Doch Wulff trat bislang nicht zurück und verlegte sich aufs Aussitzen der Affäre. Mit jedem Tag aber, der seitdem vergeht, kommen neue Vorwürfe gegen ihn auf, bei denen die Grenzen zwischen Politik und Wirtschaft verschwimmen, die einen Verbleib Wulffs als Bundespräsident immer unwahrscheinlicher machen. So bezahlte ein Freund – der umstrittene Unternehmer Carsten Maschmeyer – die Anzeigen für Wulffs Buch „Besser die Wahrheit“ (einfach zu gut der Titel!) während des niedersächsischen Landtagswahlkampfs 2007 – eine eindeutige, indirekte Wahlwerbung, von der Wulff bis heute nichts gewusst haben will. Dabei revanchierte sich Wulff jedoch, indem er sich sehr stark für die Riester-Rente einsetzte (eine der Haupteinnahmequellen von Maschmeyers damaligem Unternehmen AWD) und auch immer wieder bei AWD-Veranstaltungen auftrat und so indirekt dafür warb, obwohl dem Unternehmen unterstellt wird, viele seiner Kunden mit undurchsichtigen Investments um ihre Ersparnisse gebracht zu haben.
Als weiterer Vorwurf kommt hinzu, dass Christian Wulff nach der Umschuldung des Kredits vom Ehepaar Geerkens hin zur landeseigenen baden-württembergischen BW-Bank keinen normalen Immobilienkredit aufnahm, sondern ein Finanzkonstrukt angeboten bekam, das es ihm erlaubte nur zwischen 0,9 und 2,1 % Zinsen zu zahlen, was in etwa der Hälfte der üblichen Zinssätze entspricht. Wulff wurde also ein Sondertarif gewährt. Hier scheint jemand „gleicher“ zu sein, als die normale Bevölkerung.

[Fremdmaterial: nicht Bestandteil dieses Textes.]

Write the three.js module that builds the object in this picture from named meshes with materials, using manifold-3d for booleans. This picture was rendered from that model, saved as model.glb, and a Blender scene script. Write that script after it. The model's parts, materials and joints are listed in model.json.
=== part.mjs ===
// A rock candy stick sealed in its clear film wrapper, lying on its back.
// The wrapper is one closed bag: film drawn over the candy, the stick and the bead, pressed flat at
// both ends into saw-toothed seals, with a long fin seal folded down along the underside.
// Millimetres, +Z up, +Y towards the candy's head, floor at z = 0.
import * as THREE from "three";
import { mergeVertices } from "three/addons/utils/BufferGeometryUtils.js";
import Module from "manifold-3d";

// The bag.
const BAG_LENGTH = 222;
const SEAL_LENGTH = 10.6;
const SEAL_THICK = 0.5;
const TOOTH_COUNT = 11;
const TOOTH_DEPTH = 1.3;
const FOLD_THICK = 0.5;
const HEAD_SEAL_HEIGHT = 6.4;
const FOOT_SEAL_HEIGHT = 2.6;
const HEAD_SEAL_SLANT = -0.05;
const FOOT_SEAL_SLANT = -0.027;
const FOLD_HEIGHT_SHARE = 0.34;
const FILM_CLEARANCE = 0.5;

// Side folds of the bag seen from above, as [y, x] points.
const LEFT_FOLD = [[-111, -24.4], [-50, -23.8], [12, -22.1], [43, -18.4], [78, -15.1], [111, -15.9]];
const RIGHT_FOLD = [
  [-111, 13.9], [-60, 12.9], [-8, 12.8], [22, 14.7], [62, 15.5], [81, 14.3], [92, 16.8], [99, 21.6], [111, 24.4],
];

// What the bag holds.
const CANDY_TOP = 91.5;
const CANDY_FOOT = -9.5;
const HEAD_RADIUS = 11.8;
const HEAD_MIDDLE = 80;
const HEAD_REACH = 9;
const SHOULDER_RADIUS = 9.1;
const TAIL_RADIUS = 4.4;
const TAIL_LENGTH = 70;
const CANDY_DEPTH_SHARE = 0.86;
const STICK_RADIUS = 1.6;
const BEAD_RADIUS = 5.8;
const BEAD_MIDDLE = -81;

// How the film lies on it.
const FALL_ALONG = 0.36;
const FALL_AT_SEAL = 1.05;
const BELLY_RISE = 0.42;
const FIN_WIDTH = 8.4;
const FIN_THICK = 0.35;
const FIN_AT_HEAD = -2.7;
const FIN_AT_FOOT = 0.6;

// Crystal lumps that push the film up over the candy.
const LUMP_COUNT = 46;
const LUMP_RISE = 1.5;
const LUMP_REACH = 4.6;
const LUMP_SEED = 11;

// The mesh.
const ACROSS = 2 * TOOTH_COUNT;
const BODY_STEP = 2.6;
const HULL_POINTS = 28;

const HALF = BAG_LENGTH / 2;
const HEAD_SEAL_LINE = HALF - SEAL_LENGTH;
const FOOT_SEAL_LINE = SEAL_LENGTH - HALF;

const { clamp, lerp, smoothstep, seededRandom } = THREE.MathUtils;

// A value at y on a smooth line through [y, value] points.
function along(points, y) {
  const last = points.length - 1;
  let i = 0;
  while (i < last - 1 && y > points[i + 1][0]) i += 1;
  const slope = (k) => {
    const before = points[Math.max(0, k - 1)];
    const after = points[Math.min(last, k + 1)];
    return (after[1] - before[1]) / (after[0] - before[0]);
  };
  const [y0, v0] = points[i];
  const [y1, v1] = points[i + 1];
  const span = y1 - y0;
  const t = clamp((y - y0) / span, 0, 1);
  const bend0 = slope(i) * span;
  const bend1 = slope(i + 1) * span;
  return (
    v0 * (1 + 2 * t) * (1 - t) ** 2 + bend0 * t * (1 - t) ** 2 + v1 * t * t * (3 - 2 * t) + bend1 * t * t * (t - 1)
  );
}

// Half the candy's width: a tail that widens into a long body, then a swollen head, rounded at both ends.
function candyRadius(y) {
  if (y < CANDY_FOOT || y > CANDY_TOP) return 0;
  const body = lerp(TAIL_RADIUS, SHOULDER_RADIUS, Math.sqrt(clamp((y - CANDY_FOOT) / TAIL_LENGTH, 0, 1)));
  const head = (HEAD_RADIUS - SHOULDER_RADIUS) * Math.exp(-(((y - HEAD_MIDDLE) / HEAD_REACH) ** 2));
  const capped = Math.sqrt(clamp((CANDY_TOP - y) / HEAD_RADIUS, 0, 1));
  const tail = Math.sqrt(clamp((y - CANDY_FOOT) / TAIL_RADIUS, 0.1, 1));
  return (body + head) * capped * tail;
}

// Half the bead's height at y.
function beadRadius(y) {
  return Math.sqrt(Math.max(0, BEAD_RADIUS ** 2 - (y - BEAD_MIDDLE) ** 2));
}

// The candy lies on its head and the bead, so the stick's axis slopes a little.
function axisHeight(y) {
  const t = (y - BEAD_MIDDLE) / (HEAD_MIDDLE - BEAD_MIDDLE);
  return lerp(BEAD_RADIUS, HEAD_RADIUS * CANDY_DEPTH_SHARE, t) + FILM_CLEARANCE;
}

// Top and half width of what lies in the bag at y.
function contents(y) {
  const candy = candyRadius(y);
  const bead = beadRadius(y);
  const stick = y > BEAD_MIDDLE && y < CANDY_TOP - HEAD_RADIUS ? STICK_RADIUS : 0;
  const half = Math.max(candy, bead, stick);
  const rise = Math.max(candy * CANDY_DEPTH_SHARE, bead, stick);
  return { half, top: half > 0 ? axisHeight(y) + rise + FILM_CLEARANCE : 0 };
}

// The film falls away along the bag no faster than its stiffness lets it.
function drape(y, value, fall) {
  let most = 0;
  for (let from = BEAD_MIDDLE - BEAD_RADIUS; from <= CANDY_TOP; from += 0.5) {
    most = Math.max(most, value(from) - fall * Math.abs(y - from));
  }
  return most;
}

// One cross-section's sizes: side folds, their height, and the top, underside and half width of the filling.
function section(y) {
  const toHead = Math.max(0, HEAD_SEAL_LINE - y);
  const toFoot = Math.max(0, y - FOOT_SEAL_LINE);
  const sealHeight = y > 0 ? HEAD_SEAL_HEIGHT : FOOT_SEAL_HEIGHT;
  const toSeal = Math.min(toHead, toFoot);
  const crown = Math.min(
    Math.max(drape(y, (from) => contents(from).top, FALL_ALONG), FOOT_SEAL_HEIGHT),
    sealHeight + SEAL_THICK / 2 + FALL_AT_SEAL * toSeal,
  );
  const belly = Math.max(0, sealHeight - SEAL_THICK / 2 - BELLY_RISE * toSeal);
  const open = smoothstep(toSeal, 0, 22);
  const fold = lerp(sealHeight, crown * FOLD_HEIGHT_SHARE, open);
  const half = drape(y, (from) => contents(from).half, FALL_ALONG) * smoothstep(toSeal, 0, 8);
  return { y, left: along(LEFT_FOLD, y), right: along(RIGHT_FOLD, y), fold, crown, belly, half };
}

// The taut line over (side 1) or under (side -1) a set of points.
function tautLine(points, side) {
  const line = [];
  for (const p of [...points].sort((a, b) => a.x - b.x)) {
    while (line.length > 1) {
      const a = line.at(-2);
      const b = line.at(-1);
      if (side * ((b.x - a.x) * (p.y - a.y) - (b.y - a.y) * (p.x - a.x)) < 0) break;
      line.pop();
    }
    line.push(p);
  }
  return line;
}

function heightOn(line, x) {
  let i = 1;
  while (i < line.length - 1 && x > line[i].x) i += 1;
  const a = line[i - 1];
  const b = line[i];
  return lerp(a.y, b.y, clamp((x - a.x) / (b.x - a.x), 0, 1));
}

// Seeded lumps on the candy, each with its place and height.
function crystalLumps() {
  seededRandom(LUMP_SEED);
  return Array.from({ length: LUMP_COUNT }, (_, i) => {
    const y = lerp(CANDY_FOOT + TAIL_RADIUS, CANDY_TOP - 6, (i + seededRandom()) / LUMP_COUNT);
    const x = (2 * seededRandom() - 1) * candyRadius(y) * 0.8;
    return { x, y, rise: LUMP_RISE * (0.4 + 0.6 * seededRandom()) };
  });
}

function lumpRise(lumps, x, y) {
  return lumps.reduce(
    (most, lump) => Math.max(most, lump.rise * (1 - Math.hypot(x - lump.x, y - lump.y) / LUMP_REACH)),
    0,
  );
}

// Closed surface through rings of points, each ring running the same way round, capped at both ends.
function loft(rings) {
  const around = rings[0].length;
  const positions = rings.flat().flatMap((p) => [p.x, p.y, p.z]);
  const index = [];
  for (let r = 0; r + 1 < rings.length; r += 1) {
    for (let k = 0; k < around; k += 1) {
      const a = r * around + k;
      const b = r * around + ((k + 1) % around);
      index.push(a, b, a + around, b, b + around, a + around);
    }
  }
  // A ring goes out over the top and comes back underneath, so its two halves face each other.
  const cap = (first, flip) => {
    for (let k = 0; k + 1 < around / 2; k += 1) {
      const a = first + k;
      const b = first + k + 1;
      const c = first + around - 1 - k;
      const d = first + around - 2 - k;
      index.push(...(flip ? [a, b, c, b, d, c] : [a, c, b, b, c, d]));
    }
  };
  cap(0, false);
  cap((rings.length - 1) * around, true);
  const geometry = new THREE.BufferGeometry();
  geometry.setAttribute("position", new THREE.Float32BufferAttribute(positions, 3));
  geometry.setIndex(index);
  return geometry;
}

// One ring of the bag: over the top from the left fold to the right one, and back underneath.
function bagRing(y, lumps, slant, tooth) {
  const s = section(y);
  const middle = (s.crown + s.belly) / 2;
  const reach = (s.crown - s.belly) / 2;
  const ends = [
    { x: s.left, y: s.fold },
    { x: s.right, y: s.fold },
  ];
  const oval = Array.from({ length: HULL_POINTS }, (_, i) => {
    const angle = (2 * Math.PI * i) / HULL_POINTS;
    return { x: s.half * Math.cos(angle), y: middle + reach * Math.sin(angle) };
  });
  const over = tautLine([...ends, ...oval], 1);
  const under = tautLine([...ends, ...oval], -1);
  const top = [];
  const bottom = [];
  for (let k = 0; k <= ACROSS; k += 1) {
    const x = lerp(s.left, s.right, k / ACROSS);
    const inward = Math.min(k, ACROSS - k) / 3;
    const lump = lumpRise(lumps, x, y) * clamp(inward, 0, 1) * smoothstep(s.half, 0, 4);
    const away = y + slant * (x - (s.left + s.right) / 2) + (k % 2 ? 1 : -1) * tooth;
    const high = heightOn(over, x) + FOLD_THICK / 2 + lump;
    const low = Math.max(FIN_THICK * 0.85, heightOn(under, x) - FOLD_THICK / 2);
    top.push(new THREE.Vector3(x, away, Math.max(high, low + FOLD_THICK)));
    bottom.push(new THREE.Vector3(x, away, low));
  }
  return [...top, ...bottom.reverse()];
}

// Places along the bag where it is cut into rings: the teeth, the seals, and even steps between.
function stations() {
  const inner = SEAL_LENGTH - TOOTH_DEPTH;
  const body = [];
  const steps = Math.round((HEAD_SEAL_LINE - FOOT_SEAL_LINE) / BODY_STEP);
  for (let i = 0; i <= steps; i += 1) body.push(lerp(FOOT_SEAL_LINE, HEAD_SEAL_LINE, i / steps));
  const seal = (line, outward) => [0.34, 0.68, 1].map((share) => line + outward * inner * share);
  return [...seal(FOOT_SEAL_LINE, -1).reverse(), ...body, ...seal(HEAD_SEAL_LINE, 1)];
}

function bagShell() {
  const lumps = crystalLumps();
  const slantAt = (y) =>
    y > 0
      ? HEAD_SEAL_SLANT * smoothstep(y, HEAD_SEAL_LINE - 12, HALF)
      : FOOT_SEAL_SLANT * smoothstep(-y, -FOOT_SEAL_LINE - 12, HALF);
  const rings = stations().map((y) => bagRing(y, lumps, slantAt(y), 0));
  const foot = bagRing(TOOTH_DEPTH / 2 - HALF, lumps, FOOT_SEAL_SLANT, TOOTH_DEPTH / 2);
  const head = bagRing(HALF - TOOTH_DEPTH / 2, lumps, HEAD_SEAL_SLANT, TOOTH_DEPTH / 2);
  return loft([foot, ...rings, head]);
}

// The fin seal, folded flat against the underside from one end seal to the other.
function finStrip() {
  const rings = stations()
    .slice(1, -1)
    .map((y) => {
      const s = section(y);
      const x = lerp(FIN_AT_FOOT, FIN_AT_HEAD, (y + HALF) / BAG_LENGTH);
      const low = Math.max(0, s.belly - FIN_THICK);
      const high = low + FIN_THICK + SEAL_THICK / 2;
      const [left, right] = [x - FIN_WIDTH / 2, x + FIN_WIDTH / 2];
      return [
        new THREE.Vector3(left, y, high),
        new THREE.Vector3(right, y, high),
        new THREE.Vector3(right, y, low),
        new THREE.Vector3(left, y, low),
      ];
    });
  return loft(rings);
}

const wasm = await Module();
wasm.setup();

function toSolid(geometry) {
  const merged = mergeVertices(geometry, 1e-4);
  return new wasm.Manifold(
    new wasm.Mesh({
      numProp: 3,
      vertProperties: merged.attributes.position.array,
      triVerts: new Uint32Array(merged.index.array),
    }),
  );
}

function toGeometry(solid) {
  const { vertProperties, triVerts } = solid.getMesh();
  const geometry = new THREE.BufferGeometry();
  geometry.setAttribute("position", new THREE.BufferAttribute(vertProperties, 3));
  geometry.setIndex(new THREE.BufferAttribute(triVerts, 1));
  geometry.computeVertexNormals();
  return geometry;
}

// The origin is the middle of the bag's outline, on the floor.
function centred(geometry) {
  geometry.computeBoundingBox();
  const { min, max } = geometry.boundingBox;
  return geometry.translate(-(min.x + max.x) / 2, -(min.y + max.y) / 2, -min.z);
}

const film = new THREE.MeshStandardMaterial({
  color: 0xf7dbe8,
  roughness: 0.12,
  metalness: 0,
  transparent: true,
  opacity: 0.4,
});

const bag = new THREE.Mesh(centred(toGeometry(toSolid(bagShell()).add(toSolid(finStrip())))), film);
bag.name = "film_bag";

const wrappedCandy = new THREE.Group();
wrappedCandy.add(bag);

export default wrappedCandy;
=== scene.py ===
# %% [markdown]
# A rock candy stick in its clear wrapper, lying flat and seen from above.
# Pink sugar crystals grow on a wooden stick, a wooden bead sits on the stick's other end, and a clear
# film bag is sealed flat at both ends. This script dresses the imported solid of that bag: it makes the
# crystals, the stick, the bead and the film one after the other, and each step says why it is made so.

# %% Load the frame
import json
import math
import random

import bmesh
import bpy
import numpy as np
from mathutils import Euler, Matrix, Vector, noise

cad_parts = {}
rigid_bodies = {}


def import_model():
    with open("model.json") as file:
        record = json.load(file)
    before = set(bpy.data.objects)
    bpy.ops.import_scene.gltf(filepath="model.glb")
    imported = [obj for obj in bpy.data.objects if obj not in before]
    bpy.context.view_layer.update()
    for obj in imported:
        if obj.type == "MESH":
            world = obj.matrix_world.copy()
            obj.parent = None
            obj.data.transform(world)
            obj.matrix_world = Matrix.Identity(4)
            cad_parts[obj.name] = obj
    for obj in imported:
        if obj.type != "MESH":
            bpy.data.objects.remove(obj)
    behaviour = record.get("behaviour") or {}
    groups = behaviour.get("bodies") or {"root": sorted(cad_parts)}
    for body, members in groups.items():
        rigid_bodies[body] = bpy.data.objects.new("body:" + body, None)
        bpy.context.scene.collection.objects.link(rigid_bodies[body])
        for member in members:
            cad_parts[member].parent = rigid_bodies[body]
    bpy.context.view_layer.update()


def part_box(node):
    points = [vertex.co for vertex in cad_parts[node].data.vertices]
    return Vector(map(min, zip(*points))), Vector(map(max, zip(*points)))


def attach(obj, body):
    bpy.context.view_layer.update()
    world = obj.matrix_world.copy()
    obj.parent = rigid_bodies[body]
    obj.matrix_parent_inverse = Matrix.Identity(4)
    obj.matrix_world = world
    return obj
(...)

Das Vertrauen in Wulff ist erschüttert, ein Zurück ausgeschlossen
Zusätzlich gibt es vor allem Vorwürfe wegen Wulffs Urlaubsaufenthalten in den Häusern befreundeter Unternehmer, die alle mehr oder weniger stark auch mit dem Politiker Christian Wulff zusammenhängen. Eine Überschneidung von Politik- und Wirtschaftsinteressen – zumindest in einem Teil der Fälle – scheint mehr als wahrscheinlich. Zwangsläufig sinkt so das Vertrauen der Deutschen in den Bundespräsidenten immer stärker ab. Zurzeit ist nichts in Sicht, was Wulff nachhaltig rehabilitieren könnte.

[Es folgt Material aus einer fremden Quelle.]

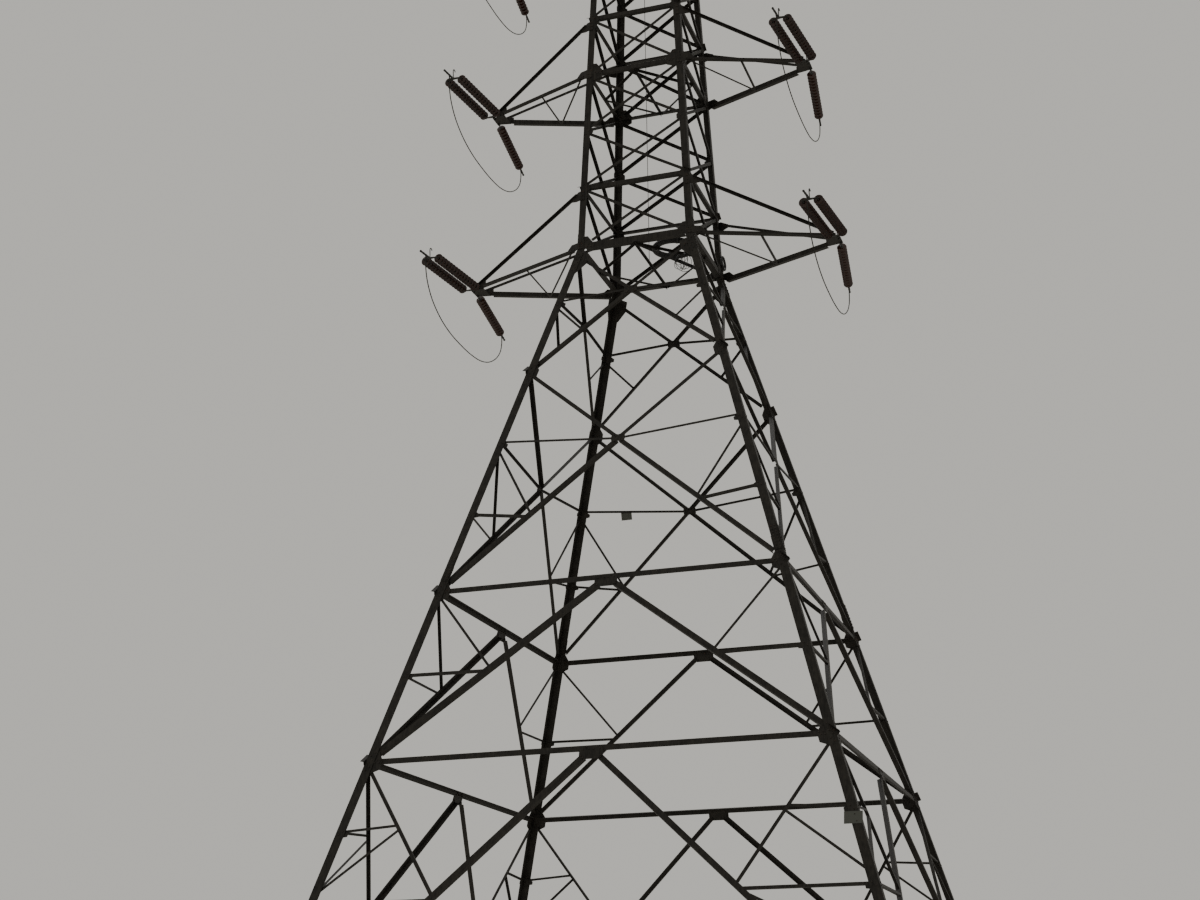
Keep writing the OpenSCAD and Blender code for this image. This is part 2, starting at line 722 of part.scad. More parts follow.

Wieso auch?! Wer weiß nun schon noch, wann der Bundespräsident die Wahrheit spricht, und wann es wieder nur ein Vertuschen von Wahrheiten ist? Und – viel allgemeiner – wer schenkt Christian Wulff in Zukunft überhaupt noch das nötige Gehör, das seinem Amt eigentlich gebühren sollte? Wenn Christian Wulff in Zukunft zugehört wird, dann nur, um jedes seiner Worte auf die Goldwaage zu legen und mit all den aktuell aufkommenden Skandalen in Verbindung zu bringen. Er kann so nicht mehr frei sprechen und wenn doch wird sein Wort kaum noch Gewicht haben. Der politische Todesstoß für jemand in einem repräsentativen Amt, dessen Macht die Sprache ist.

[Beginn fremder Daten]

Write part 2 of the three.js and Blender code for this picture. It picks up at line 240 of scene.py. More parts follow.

Christian Wulff ist somit also nicht mehr geeignet für das Amt des Bundespräsidenten. Er genügt dem Amt weder in moralischer Hinsicht, noch ist er in der Lage, das Amt weiterhin entsprechend auszufüllen. Ihm bleibt nur noch der Rücktritt und das Eingeständnis, dass dieser Schritt schon längst hätte erfolgen müssen. Doch danach sieht es (noch) nicht aus. Wulff klebt fest auf seinem Stuhl. Auch Angela Merkel und die CDU wirken eher wie Pattex unter Wulffs Hosenboden, indem sie ihm weiterhin volles Vertrauen aussprechen und die Debatte für beendet erklären wollen. Doch der Plan wird wohl nicht aufgehen und auch die Festtage werden nicht den Schwung aus dieser Debatte nehmen, so sehr die Regierung das auch hoffen mag.
Mit den Worten „Ich leide physisch darunter, dass wir keinen unbefangenen Bundespräsidenten haben“ reagierte Wulff einst auf eine Affäre um den damaligen Bundespräsidenten Johannes Rau. Heute wird es mehr als Zeit, dass er von seinem Amt zurücktritt, bevor dieses Leiden für ihn noch unerträglich wird.